Typically, there are three sorts of “tiers” of raying tracing. The top tier is full reflection — rays of light are cast from a source and bounce around the digital scene similar to how real light operates. You can see your character’s reflecting, or even the glare of the sun. The computer has to monitor every individual ray of light from its source to its final point and that’s extremely processor-intensive and really only possible in real-time with hardware acceleration.
Slightly less processor-intensive is shadows. Instead of tracing each ray of light for its entire path, including off of reflective materials, this kind of ray tracing is primarily to make shadows much more realistic.

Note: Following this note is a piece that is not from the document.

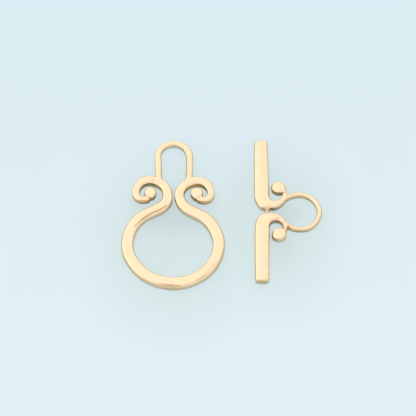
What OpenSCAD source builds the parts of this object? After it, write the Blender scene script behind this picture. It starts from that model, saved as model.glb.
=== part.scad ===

Each ray of light is traced until it meets an obstruction — person, tree, car, gun, etc. The absence of rays of light then creates far more realistic shadows such as in this Nvidia demo for Shadow of the Tomb Raider. It can be done primarily through software, but it’s far easier to do with hardware.
The final, and least costly, form of ray tracing is ambient occlusion. You already often see a software-based version of this kind of ray tracing, but its theoretically easier to do with hardware. Ambient occlusion is tracing ambient light from sources to the surrounding room, usually in the form of very soft shadows around objects. Think of the way neon lights in a game might make a whole room glow until you take those lights out.
Cerny didn’t mention any of the three kinds of ray tracing, but Laure Miele, chief studio officer for EA, namechecked both ambient occlusion and shadow-based ray tracing before talking about her favourite aspect of the GPU — its AI component. “More generally, we’re seeing the GPU be able to power machine learning for all sorts of really interesting advancements in the gameplay and other tools,” she told Wired.
But for Miele, Cerny, and the handful of developers Sony authorised to speak with Wired, the biggest and coolest new feature of the PS5 is the SSD.
That is ostensibly a very silly thing to get excited about when these people are talking about a new generation of AI and graphic tools powered by AMD and Sony’s next-generation graphics. Storage drives? Really? That’s the thing EA and studios like Bluepoint Games are stoked about?
But it does kind of make sense. The console industry has been super slow to adopt fast storage. When the PS4 launched back in 2013 solid-state storage was still pretty costly. A 500GB SSD would have shot up the already high price of the original PS4. That’s why the PS4, as well as the newer PS4 Pro, have relied on traditional hard drives — specifically 5400rpm drives — some of the cheapest and slowest drives available.
Sony isn’t the only one that’s guilty of embracing slow drives to cut costs. Microsoft also packs terribly slow, but big, hard drives into its consoles. Nintendo is the outlier and uses a solid-state drive in the Switch, but the Switch also only has 32GB of onboard storage—about 6-per cent of the storage standard in Sony’s cheapest PS4.
The problem with this cost-cutting measure is that solid-state storage is typically one of the cheapest and biggest speed upgrades you can put in a laptop or desktop. And the exact same is true for consoles too. Back in 2016 I switched out the 500GB HDD in my PS4 for a smaller SSD and saw my boot times drop by two-thirds.
Since 2016 we’ve seen some pretty significant advances in the speed of solid-state drives. Plus the cost of solid-state drives has continued to drop. We’ve also seen AMD improve its support for the faster protocols necessary to take advantage of that speed. Newer SSDs rely on something called Non-Volatile Memory express (NVMe) which relies on the PCIe bus to move data faster than the traditional SATA connectors the PS4 and older laptops and computers rely on. PCIe matters because AMD has made a very big deal about support PCIe 4.0 a brand new version of the PCIe bus that’s so fast very few storage systems can actually take advantage of the speed.
Neither Sony or AMD has suggested that the PS5 will support the kind of speed found in PCIe 4.0. It’s more likely that it will instead rely on the very stable (and still pretty fast) PCIe 3.0 bus commonly found in modern laptops and desktops.
Either way that really is going to be a major speed boost for the PS5. Is it enough to warrant the glowing praise found in Wired’s piece? That remains to be seen. We’ll know by the holidays of 2020 though. That’s when Sony expects to launch the PS5.